I join with many others in being deeply disappointed by Obama's continuing these and other programs and in his inability thus far to close Guantanamo.  He has made a vigorous defense of the surveillance program and stressed its limitations and compliance with both the law and its intent.  Hopefully those statements will be fully vetted and the implications of the program seriously discussed.  Hopefully, because as already indicated, I'm not holding my breath.  Without letting Obama off the hook, I do think that we should consider what put him in this situation, why he hasn't closed down these programs.

It takes considerable time to build a house or an office tower.  It takes, sometimes only seconds, to destroy one.  Consider flattening of neighborhood by the 2013 Oklahoma tornado or the fall of the Twin Towers in 2001.  Not so with government programs.  Yes it may take some time to put the legislation in place (less so to sign executive orders) but once enacted these programs are, if not indestructible, certainly very hard to set aside.  The good news is that for all the talk about the Affordable Care Act, undoing it will be very difficult if not impossible.  This resistance to overturn what is in place explains a lot about Obama's continuing the surveillance program.  And he is not the first president to carry forward what a predecessor left behind and what one would have though he might abandon. This resistance to change is built into government and to some degree gives us the very continuity that we all want, that we demand.   In fact, we can't function without it. 
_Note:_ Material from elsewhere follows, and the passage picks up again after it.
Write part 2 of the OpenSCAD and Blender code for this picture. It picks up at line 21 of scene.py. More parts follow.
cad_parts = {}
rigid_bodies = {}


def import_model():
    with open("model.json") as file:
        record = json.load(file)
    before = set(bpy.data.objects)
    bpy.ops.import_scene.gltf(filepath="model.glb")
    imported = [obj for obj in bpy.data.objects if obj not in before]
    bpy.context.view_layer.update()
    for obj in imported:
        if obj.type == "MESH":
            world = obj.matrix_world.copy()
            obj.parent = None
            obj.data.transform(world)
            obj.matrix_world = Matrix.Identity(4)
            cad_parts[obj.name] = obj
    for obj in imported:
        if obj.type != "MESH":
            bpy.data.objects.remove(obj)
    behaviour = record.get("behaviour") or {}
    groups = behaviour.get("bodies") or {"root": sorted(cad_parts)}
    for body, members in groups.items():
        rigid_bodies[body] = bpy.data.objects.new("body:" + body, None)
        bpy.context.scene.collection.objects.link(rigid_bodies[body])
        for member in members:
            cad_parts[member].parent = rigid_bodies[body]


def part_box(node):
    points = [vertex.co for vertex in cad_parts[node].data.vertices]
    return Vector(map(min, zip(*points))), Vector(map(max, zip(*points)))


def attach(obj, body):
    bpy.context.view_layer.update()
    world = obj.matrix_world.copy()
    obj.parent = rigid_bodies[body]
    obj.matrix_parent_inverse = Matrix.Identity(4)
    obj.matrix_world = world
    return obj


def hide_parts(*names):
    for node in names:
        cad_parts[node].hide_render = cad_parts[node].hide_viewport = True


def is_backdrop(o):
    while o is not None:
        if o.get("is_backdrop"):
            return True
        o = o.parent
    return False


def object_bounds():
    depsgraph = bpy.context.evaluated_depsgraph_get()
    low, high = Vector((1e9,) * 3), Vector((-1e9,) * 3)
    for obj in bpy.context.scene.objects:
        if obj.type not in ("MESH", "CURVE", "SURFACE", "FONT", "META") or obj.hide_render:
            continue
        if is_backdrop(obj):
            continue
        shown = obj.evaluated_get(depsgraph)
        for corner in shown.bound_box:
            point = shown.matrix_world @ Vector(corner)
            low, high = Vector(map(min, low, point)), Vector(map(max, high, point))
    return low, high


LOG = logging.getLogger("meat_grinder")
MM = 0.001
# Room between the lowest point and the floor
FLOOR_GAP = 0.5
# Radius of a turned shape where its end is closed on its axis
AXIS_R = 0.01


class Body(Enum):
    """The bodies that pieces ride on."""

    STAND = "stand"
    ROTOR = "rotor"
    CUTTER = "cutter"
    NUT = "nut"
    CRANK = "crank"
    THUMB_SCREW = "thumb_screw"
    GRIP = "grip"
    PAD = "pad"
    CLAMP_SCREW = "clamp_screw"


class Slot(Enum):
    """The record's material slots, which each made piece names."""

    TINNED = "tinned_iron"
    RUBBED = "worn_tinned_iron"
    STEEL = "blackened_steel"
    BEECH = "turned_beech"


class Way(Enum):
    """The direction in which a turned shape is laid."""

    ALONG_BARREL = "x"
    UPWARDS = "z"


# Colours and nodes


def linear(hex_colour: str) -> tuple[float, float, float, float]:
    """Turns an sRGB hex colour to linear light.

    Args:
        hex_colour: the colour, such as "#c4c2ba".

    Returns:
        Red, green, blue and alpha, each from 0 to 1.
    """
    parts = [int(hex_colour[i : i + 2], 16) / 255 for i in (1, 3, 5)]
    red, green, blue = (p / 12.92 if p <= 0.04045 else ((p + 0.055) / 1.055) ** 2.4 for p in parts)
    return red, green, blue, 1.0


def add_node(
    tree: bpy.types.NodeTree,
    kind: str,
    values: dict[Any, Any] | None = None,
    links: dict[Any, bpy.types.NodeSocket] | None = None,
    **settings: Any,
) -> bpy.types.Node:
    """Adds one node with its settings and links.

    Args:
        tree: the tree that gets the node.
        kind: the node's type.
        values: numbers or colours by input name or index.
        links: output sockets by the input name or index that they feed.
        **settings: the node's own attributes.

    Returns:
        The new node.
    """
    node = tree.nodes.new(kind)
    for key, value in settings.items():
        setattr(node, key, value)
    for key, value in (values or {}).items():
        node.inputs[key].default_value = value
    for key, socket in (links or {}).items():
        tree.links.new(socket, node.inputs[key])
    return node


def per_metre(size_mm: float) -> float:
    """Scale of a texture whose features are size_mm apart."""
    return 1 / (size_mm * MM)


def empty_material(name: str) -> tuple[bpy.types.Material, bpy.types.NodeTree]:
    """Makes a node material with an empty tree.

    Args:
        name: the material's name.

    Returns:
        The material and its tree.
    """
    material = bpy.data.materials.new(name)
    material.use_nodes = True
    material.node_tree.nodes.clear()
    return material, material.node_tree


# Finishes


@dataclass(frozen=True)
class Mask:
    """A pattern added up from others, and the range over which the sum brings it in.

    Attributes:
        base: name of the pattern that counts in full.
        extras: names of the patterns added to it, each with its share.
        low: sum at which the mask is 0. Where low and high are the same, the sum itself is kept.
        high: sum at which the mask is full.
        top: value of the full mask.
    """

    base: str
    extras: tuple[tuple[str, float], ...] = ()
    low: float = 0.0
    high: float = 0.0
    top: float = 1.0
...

Every morning presidents are given a national security briefing, prepared of course by the security community.  It's filled, one must assume, with a lot of scary stuff, the things that are going or could go wrong.  Consider if you were exposed to that every day and know that your decisions have a direct impact on the country's safety.  Consider the implied risks. Eisenhower was concerned about the Military-Industrial Complex, which incidentally is still very much in place, thank you, more than 50 years on.  Today we have the Security-Contractor Complex.  Snowden worked for a contractor not for the government and many of those 1.2 million with clearance work for private companies who have an economic stake in keeping these programs in place, just as do aerospace companies who want us to maintain our air fleet.  I don't have to paint that picture for you.

Democratic presidents, most especially those who are assumed to lean ideologically left, carry a special credibility burden.  The Right has been successful in painting them as weak on defense and national security for decades.  It took a Nixon to open relations with China; Johnson could never have pulled that off.  Obama is caught in circumstances he didn't create.  Again, it doesn't mean we should give him a pass, but he does deserve our acknowledgment of his reality.  Let's also not forget that we play a role here, that we get the government we put in place or allow to be put in place (too many of us don't vote).

As to our hero, Edward Snowden, we still know very little about him.  In the first days some press reports stressed that he was a high school dropout both to diminish him and to raise questions about how he could have gotten so far.  That's ironic coming from the same people who just weeks ago reported than another even younger high school drop out David Karp had sold the company he founded to Yahoo for $1.2 Billion.  Many of the creators of todays leading tech companies are dropouts.  What should get our attention is not that he is a dropout but that Snowden, like Manning, is young.  You may equate that with being immature, but I think it more accurately reflects a new generation that, with more information at their disposal, sees the disconnect between the simplistic picture often painted of our democracy, the flag waving, and reality.  They see it, and for all of our benefit, they aren't going to take it any more.  That makes Snowden a hero, whatever the disposition of a case that is likely to be brought against him will be.  We owe him our thanks.